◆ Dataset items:

────────────────

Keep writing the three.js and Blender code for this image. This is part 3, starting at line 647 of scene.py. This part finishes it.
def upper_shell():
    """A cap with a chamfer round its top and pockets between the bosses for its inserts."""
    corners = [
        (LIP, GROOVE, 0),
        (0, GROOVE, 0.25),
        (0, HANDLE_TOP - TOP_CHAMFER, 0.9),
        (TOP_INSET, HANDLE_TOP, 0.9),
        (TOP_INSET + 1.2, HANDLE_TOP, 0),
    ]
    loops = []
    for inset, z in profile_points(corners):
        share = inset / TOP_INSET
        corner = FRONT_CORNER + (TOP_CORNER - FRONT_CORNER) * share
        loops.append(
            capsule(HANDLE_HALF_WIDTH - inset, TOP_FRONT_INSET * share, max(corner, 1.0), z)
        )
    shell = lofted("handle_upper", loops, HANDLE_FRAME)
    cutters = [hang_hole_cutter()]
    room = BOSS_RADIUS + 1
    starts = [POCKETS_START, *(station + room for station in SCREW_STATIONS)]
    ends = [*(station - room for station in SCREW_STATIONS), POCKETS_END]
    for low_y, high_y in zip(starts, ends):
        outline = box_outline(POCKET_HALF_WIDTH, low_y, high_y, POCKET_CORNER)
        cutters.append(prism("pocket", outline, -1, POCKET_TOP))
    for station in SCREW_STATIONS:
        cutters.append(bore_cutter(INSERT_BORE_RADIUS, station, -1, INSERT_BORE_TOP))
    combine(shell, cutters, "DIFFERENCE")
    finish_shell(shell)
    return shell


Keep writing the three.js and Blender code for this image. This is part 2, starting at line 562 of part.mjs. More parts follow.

────────────────

◆ DIRECTION:
Which lines above contain the word "writing"? Copy each of them.

◆ EXERCISE RESULT:
Keep writing the three.js and Blender code for this image. This is part 3, starting at line 647 of scene.py. This part finishes it.
Keep writing the three.js and Blender code for this image. This is part 2, starting at line 562 of part.mjs. More parts follow.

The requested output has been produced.